─── Record set

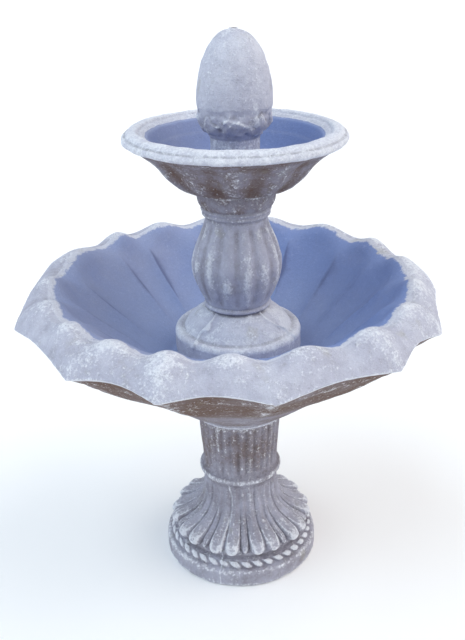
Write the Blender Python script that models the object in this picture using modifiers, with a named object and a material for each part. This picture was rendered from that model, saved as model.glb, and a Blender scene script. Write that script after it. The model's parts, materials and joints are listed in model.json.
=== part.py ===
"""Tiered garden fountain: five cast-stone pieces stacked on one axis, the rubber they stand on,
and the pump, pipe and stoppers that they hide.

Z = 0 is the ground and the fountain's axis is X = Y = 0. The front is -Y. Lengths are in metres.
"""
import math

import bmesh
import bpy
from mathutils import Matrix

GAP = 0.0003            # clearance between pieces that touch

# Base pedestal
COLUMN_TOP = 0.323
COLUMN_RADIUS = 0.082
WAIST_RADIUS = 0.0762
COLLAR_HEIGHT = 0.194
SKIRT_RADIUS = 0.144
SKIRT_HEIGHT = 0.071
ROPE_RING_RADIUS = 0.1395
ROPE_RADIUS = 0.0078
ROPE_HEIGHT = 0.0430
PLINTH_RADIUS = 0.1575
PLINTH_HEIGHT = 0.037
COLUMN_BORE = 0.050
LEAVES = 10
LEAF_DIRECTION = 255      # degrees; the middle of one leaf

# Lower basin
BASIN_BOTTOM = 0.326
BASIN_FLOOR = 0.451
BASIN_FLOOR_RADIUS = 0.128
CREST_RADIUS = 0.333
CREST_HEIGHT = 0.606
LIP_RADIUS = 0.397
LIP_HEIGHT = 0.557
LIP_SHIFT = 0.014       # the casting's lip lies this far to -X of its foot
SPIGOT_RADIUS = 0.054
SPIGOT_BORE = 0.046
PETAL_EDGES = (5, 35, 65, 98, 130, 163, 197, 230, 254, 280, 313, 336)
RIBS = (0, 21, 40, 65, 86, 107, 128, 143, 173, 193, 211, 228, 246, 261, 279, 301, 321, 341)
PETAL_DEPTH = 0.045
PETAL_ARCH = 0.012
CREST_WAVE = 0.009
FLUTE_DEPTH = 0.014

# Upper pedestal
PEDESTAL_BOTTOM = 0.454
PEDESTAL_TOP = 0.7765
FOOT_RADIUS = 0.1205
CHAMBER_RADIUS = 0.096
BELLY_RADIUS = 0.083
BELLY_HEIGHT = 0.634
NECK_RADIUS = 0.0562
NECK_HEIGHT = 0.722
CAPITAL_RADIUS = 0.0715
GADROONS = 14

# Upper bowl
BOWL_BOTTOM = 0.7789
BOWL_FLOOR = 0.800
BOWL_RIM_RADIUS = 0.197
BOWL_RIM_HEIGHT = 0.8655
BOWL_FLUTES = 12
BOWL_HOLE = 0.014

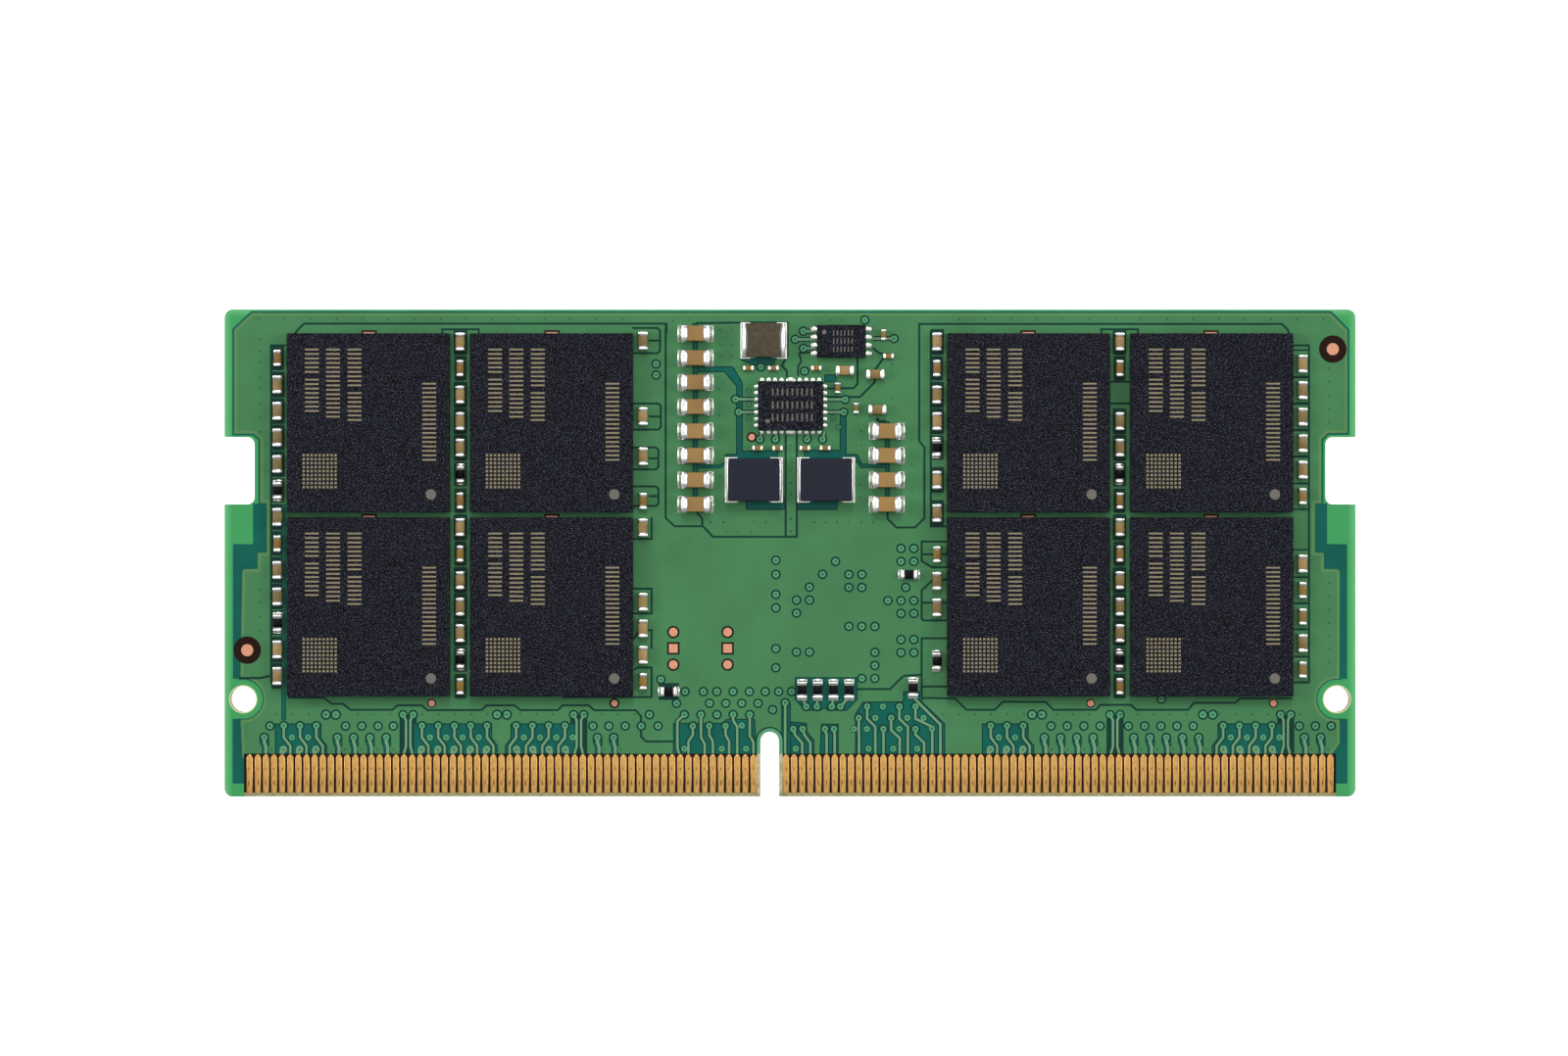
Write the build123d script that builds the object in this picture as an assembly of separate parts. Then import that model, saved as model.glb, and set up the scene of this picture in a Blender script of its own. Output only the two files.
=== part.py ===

──────

Directions for this task —
Using the material above, reproduce exactly the line that contains "Write the build123d" and all lines after it through the last one, and only those.

Final result —
Write the build123d script that builds the object in this picture as an assembly of separate parts. Then import that model, saved as model.glb, and set up the scene of this picture in a Blender script of its own. Output only the two files.
=== part.py ===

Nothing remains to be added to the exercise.